User software should be recompiled
While the new environment may run user code as it currently exists, it is strongly recommended that all users recompile their code with newer libraries wherever possible.
 
Intel Compilers
The *-intel versions of mpich2 and mvapich2 are compiled against the latest version of the Intel compilers (+intel-composer-xe in softenv).  If you have a reference in your .soft.cooley to the older compilers (e.g. +intel-11.0), we recommend you replace this with +intel-composer-xe.Please note, we have removed any hardcoded paths to the compilers in the mvapich2-intel  and mpich2-intel softenv definitions, so if you wish to use these versions of the MPI, you will need to add both the key for the MPI version you wish to use and the +intel-composer-xe key to your .soft.cooley file.
 
SoftEnv configuration
Similar to Tukey, Cooley requires a specific SoftEnv configuration file, which will be located at $HOME/.soft.cooley. In order to facilitate the transition from Tukey to Cooley, login scripts check to see if you have $HOME/.soft.cooley. If not, it will first try to copy the user's existing $HOME/.soft.tukey, or if that doesn't exist, will install a default.  In addition, any references to +mvapich2-1.8 will be automatically changed to +mvapich2 since MVAPICH2 1.8 is not available on Cooley (instead, the newer verison 2.1 is installed).
 
Installed software
Cooley will have its own copy of the /soft partition, separate from Tukey and Mira. It is strongly recommended that all users recompile their code with newer libraries wherever possible. With the following exceptions Cooley's /soft is a copy of Tukey's /soft as of April 16, 2015:
 
  • +mvapich2-2.1 is available; the older +mvapich2-1.8 is not available due to IB incompatibilities
  • +cuda-6.5.14 and +cuda-7.0.28 are available (newer versions than installed on Tukey)
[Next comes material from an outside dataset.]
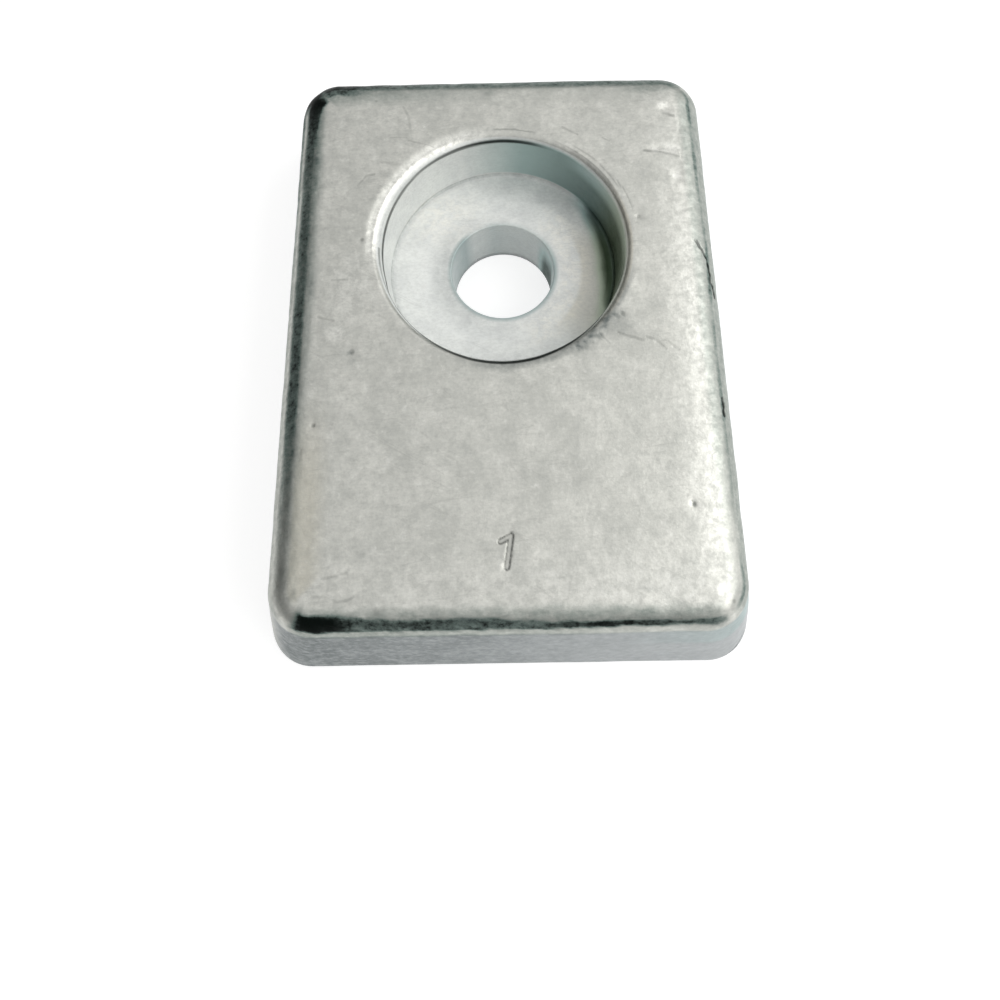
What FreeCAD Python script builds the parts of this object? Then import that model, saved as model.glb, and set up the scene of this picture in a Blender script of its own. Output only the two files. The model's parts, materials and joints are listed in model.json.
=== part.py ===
"""Sacrificial anode: one cast zinc block with a drafted bolt-head recess and a through bore.

Frame, in millimetres: the block lies on Z = 0, its mounting face, with +Z up through the bolt.
X runs across the block and Y along it, from the plain end to the bolt's end. The origin is the
centre of the mounting face.
"""
import FreeCAD, Part
import math
import os
import Sketcher

NODE = "anode_block"

# Driving dimensions, in millimetres, and angles in degrees
DIMENSIONS = {
    "block_length": 52.0,          # along Y, at the mounting face
    "block_width": 39.5,           # along X, at the mounting face
    "block_height": 11.0,          # along Z
    "wall_draft": 12.0,            # how far the side walls lean in towards the top
    "corner_radius": 3.6,          # upright corners of the block
    "top_edge_radius": 2.5,        # rounding between the walls and the top face
    "base_edge_radius": 0.3,       # broken edge round the mounting face
    "bolt_offset": 6.9,            # bolt axis from the block's centre, along +Y
    "bore_diameter": 9.0,          # clearance for an M8 bolt
    "bore_mouth_radius": 0.15,     # rounding where the bore meets the recess floor
    "recess_diameter": 19.7,       # recess for the bolt's head and washer, at its floor
    "recess_depth": 5.3,           # from the top face to the recess floor
    "recess_draft": 4.0,           # how far the recess wall opens towards the top
    "recess_root_radius": 0.25,    # inner corner between the recess floor and its wall
    "recess_rim_radius": 0.8,      # rounding between the recess wall and the top face
}

OVERSHOOT = 2.0                    # how far the cutting profile runs past both faces
PLANE_TOLERANCE = 1e-4             # when a vertex counts as lying in a plane


def make_sheet(doc):
    """The spreadsheet that holds every driving dimension under its own alias."""
    sheet = doc.addObject("Spreadsheet::Sheet", "Dimensions")
    for row, (alias, value) in enumerate(DIMENSIONS.items(), start=1):
        sheet.set(f"A{row}", alias)
        sheet.set(f"B{row}", str(value))
        sheet.setAlias(f"B{row}", alias)
    doc.recompute()
    return sheet


def cell(name):
    """The expression that reads one driving dimension."""
    return f"Dimensions.{name}"


def origin_plane(body, role):
    """One of the body's own origin planes, as a link."""
    return (next(item for item in body.Origin.OriginFeatures if item.Role == role), [""])


def new_sketch(body, name, role):
    """An empty sketch on one of the body's own origin planes."""
    sketch = body.newObject("Sketcher::SketchObject", name)
    sketch.AttachmentSupport = origin_plane(body, role)
    sketch.MapMode = "FlatFace"
    return sketch


def drive(sketch, constraint, expression):
    """Add a dimension to the sketch and bind its value to an expression."""
    index = sketch.addConstraint(constraint)
    sketch.setExpression(f"Constraints[{index}]", expression)


def close_loop(sketch, count):
    """Join the ends of the lines 0 to count - 1 into one closed outline."""
    for line in range(count):
        sketch.addConstraint(Sketcher.Constraint("Coincident", line, 2, (line + 1) % count, 1))


def draw_footprint(body):
    """The rectangle of the mounting face, centred on the origin."""
    sketch = new_sketch(body, "Footprint", "XY_Plane")
    half_x = DIMENSIONS["block_width"] / 2
    half_y = DIMENSIONS["block_length"] / 2
    corners = [(-half_x, -half_y), (half_x, -half_y), (half_x, half_y), (-half_x, half_y)]
    for (ax, ay), (bx, by) in zip(corners, corners[1:] + corners[:1]):
        sketch.addGeometry(Part.LineSegment(FreeCAD.Vector(ax, ay, 0), FreeCAD.Vector(bx, by, 0)))
    near, right, far, left = range(4)
    close_loop(sketch, 4)
    for line in (near, far):
        sketch.addConstraint(Sketcher.Constraint("Horizontal", line))
    for line in (right, left):
        sketch.addConstraint(Sketcher.Constraint("Vertical", line))
    sketch.addConstraint(Sketcher.Constraint("Symmetric", near, 1, right, 2, -1, 1))
    drive(sketch, Sketcher.Constraint("DistanceX", near, 1, near, 2, 2 * half_x), cell("block_width"))
    drive(sketch, Sketcher.Constraint("DistanceY", right, 1, right, 2, 2 * half_y), cell("block_length"))
    return sketch


def round_edges(body, name, base, edges, size):
    """A fillet on the named edges of the base feature, with its radius from the sheet."""
    fillet = body.newObject("PartDesign::Fillet", name)
    fillet.Base = (base, edges)
    fillet.setExpression("Radius", cell(size))
    body.Document.recompute()
    return fillet


def upright_edges(shape):
    """Names of the straight edges that climb from the mounting face to the top."""
    return [f"Edge{number}" for number, edge in enumerate(shape.Edges, start=1)
            if abs(edge.Vertexes[0].Z - edge.Vertexes[-1].Z) > PLANE_TOLERANCE]


def side_faces(shape):
    """Names of the faces that stand upright on the mounting face."""
    return [f"Face{number}" for number, face in enumerate(shape.Faces, start=1)
            if abs(face.normalAt(0, 0).z) < PLANE_TOLERANCE]


def edges_at_height(shape, height):
    """Names of the edges that lie flat at one height."""
    return [f"Edge{number}" for number, edge in enumerate(shape.Edges, start=1)
            if abs(edge.BoundBox.ZMin - height) < PLANE_TOLERANCE
            and abs(edge.BoundBox.ZMax - height) < PLANE_TOLERANCE]


def circle_at(shape, radius, height):
    """Names of the full circles of one radius at one height."""
    return [f"Edge{number}" for number, edge in enumerate(shape.Edges, start=1)
            if isinstance(edge.Curve, Part.Circle)
            and abs(edge.Curve.Radius - radius) < PLANE_TOLERANCE
            and abs(edge.Curve.Center.z - height) < PLANE_TOLERANCE]


def cast_block(body, sheet):
    """The outer form: a block with drafted walls, rounded corners and rounded edges."""
    block = body.newObject("PartDesign::Pad", "Block")
    block.Profile = draw_footprint(body)
    block.setExpression("Length", cell("block_height"))
    body.Document.recompute()
    drafted = body.newObject("PartDesign::Draft", "WallDraft")
    drafted.Base = (block, side_faces(block.Shape))
    drafted.NeutralPlane = origin_plane(body, "XY_Plane")
    drafted.setExpression("Angle", cell("wall_draft"))
    body.Document.recompute()
    if not drafted.Shape.Volume < block.Shape.Volume:
        raise RuntimeError("the walls lean out, not in")
    corners = round_edges(body, "Corners", drafted, upright_edges(drafted.Shape), "corner_radius")
    top = edges_at_height(corners.Shape, sheet.block_height)
    shoulders = round_edges(body, "TopEdge", corners, top, "top_edge_radius")
    base = edges_at_height(shoulders.Shape, 0.0)
    return round_edges(body, "BaseEdge", shoulders, base, "base_edge_radius")


def draw_core(body):
    """Half section of the stepped core that leaves the bore and the recess.

    The sketch lies in the upright plane through the bolt axis. Its lines run up the axis, out along
    the top, down the drafted recess wall, in along the floor and down the bore.
    """
    sketch = new_sketch(body, "CoreSection", "XZ_Plane")
    sketch.setExpression("AttachmentOffset.Base.z", f"-{cell('bolt_offset')}")
    bore = DIMENSIONS["bore_diameter"] / 2
    floor = DIMENSIONS["recess_diameter"] / 2
    floor_z = DIMENSIONS["block_height"] - DIMENSIONS["recess_depth"]
    top_z = DIMENSIONS["block_height"] + OVERSHOOT
    mouth = floor + (top_z - floor_z) * math.tan(math.radians(DIMENSIONS["recess_draft"]))
    foot_z = -OVERSHOOT
    points = [(0, foot_z), (0, top_z), (mouth, top_z), (floor, floor_z), (bore, floor_z), (bore, foot_z)]
    for (ax, ay), (bx, by) in zip(points, points[1:] + points[:1]):
        sketch.addGeometry(Part.LineSegment(FreeCAD.Vector(ax, ay, 0), FreeCAD.Vector(bx, by, 0)))
    axis, lid, wall, ledge, side, foot = range(6)
    close_loop(sketch, 6)
    for line in (lid, ledge, foot):
        sketch.addConstraint(Sketcher.Constraint("Horizontal", line))
    sketch.addConstraint(Sketcher.Constraint("Vertical", side))
    sketch.addConstraint(Sketcher.Constraint("PointOnObject", axis, 1, -2))
    sketch.addConstraint(Sketcher.Constraint("PointOnObject", axis, 2, -2))
    above = f"{cell('block_height')} - {cell('recess_depth')}"
    drive(sketch, Sketcher.Constraint("DistanceX", -1, 1, side, 1, bore), f"{cell('bore_diameter')} / 2")
    drive(sketch, Sketcher.Constraint("DistanceX", -1, 1, wall, 2, floor), f"{cell('recess_diameter')} / 2")
    drive(sketch, Sketcher.Constraint("DistanceY", -1, 1, wall, 2, floor_z), above)
    drive(sketch, Sketcher.Constraint("DistanceY", -1, 1, lid, 2, top_z), f"{cell('block_height')} + {OVERSHOOT}")
    sketch.addConstraint(Sketcher.Constraint("DistanceY", side, 2, -1, 1, OVERSHOOT))
    drive(sketch, Sketcher.Constraint("DistanceX", wall, 2, wall, 1, mouth - floor),
          f"({cell('recess_depth')} + {OVERSHOOT}) * tan({cell('recess_draft')} * 1 deg)")
    return sketch


def core_out(body, sheet, block):
    """Cut the recess and the bore in one turn, then round the edges that the core leaves."""
    solid_volume = block.Shape.Volume
    groove = body.newObject("PartDesign::Groove", "RecessAndBore")
    groove.Profile = draw_core(body)
    groove.ReferenceAxis = (groove.Profile[0], ["V_Axis"])
    groove.Angle = 360.0
    body.Document.recompute()
    if not groove.Shape.Volume < solid_volume:
        raise RuntimeError("the recess and the bore cut nothing")
    floor_z = sheet.block_height - sheet.recess_depth
    floor_radius = sheet.recess_diameter / 2
    bore_mouth = circle_at(groove.Shape, sheet.bore_diameter / 2, floor_z)
    softened = round_edges(body, "BoreMouth", groove, bore_mouth, "bore_mouth_radius")
    root = circle_at(softened.Shape, floor_radius, floor_z)
    rooted = round_edges(body, "RecessRoot", softened, root, "recess_root_radius")
    rim_radius = floor_radius + sheet.recess_depth * math.tan(math.radians(sheet.recess_draft))
    rim = circle_at(rooted.Shape, rim_radius, sheet.block_height)
    return round_edges(body, "RecessRim", rooted, rim, "recess_rim_radius")


def build_anode(doc, sheet):
    """The whole anode, one casting."""
    body = doc.addObject("PartDesign::Body", "AnodeBlock")
    body.Label = NODE
    body.Placement = FreeCAD.Placement()
    block = cast_block(body, sheet)
    body.Tip = core_out(body, sheet, block)
    doc.recompute()
    return body


def check_document(doc, bodies):
    """Stop if a feature failed, or if a sub-part isn't one valid solid."""
    for item in doc.Objects:
        if "Invalid" in item.State or "Error" in item.State:
            raise RuntimeError(f"{item.Label} failed: {item.State}")
    for body in bodies:
        if body.Shape.isNull() or not body.Shape.isValid() or len(body.Shape.Solids) != 1:
            raise RuntimeError(f"{body.Label} isn't one valid solid")


def main():
    doc = FreeCAD.newDocument("SacrificialAnode")
    sheet = make_sheet(doc)
    anode = build_anode(doc, sheet)
    check_document(doc, [anode])
    os.makedirs("parts", exist_ok=True)
    anode.Shape.exportStep(os.path.join("parts", anode.Label + ".step"))
    box = anode.Shape.BoundBox
    print(f"{anode.Label}: {box.XLength:.2f} x {box.YLength:.2f} x {box.ZLength:.2f} mm, "
          f"{anode.Shape.Volume / 1000:.3f} cm3")


main()
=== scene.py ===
"""Looks of a cast zinc anode: one bevelled block with a cored, counterbored hole for its bolt.

The block's skin is one closed grid of quads wrapped over the section of the casting. Waviness, wear, dents,
cracks, pits, the torn rim and the punched cavity mark are pushed inward from the cast faces. The places of
soot, dirt, bare metal and smooth core faces, and of painted shade, painted reflection and painted
highlights, are kept on the skin as attributes, which the zinc's material reads.
Lengths in this script are millimetres until the mesh and the stage are made.
"""

import json
import math

import bmesh
import bpy
import numpy as np
from mathutils import Euler, Matrix, Vector, noise


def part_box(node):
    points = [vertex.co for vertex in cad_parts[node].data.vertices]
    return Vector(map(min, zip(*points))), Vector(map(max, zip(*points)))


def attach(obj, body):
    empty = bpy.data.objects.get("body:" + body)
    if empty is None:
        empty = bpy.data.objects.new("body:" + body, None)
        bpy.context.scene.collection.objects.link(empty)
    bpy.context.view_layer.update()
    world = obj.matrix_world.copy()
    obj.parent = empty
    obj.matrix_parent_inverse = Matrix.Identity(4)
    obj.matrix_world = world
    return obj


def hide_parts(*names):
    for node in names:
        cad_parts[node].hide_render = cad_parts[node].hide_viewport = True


MM = 0.001
NODE = "anode_block"

# Sizes of the cast section that the block's box doesn't give
WALL_DRAFT = math.radians(12)
CORNER_RADIUS = 3.6
TOP_EDGE_RADIUS = 2.5
BASE_EDGE_RADIUS = 0.3
RECESS_RADIUS = 9.85
RECESS_DEPTH = 5.3
RECESS_DRAFT = math.radians(4)
RECESS_ROOT_RADIUS = 0.25
RECESS_RIM_RADIUS = 0.8
BORE_MOUTH_RADIUS = 0.15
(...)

  • Visit (2.9.1) and ParaView (4.1.0 and 4.3.1) are now available on Cooley
 
Job Scheduling
There are some minor changes to the job scheduling system compared to Tukey:
  • The maximum job size has been raised to 124 nodes to reflect the current size of the cluster (the remaining two nodes are dedicated to the debug queue)
  • /usr/bin/qsubi has been deprecated in favor of the officially supported interface, /usr/bin/qsub -I
MVAPICH2 quirks
MVAPICH2 requires setting the environment variable MV2_IBA_HCA to "mlx5_0". This will be automatically set for you if you are using the +mvapich2 softenv key.  If this variable is unset, mvapich2 attempts to round-robin to the Mellanox 10GbE interface for MPI communication, which causes it to segfault:
 
cc122:~> mpirun -np 4 -f $COBALT_NODEFILE ./mpihello
[cc122:mpi_rank_2][error_sighandler] Caught error: Segmentation fault (signal 11)

===================================================================================
=   BAD TERMINATION OF ONE OF YOUR APPLICATION PROCESSES
=   PID 121233 RUNNING AT cc122.cooley
=   EXIT CODE: 139 
=   CLEANING UP REMAINING PROCESSES 
=   YOU CAN IGNORE THE BELOW CLEANUP MESSAGES 
===================================================================================
[proxy:0:1@cc062] HYD_pmcd_pmip_control_cmd_cb (pm/pmiserv/pmip_cb.c:912): assert (!closed) failed
[proxy:0:1@cc062] HYDT_dmxu_poll_wait_for_event (tools/demux/demux_poll.c:76): callback returned error status
[proxy:0:1@cc062] main (pm/pmiserv/pmip.c:206): demux engine error waiting for event
[mpiexec@cc122] HYDT_bscu_wait_for_completion (tools/bootstrap/utils/bscu_wait.c:76): one of the processes terminated badly; aborting
[mpiexec@cc122] HYDT_bsci_wait_for_completion (tools/bootstrap/src/bsci_wait.c:23): launcher returned error waiting for completion
[mpiexec@cc122] HYD_pmci_wait_for_completion (pm/pmiserv/pmiserv_pmci.c:218): launcher returned error waiting for completion
[mpiexec@cc122] main (ui/mpich/mpiexec.c:344): process manager error waiting for completion
 
X11
The X server on Tukey's compute nodes was not run with "-nolisten tcp" and as a result was open to the rest of the ALCF network. This has been corrected on Cooley, so the X servers running on the Cooley compute nodes will not accept direct connections from outside of the node.  We do not expect this to affect usage of the nodes, since the DISPLAY is normally set to a local-only address (:0.0 or localhost:0.0) when accessing the GPU X server in a compute job.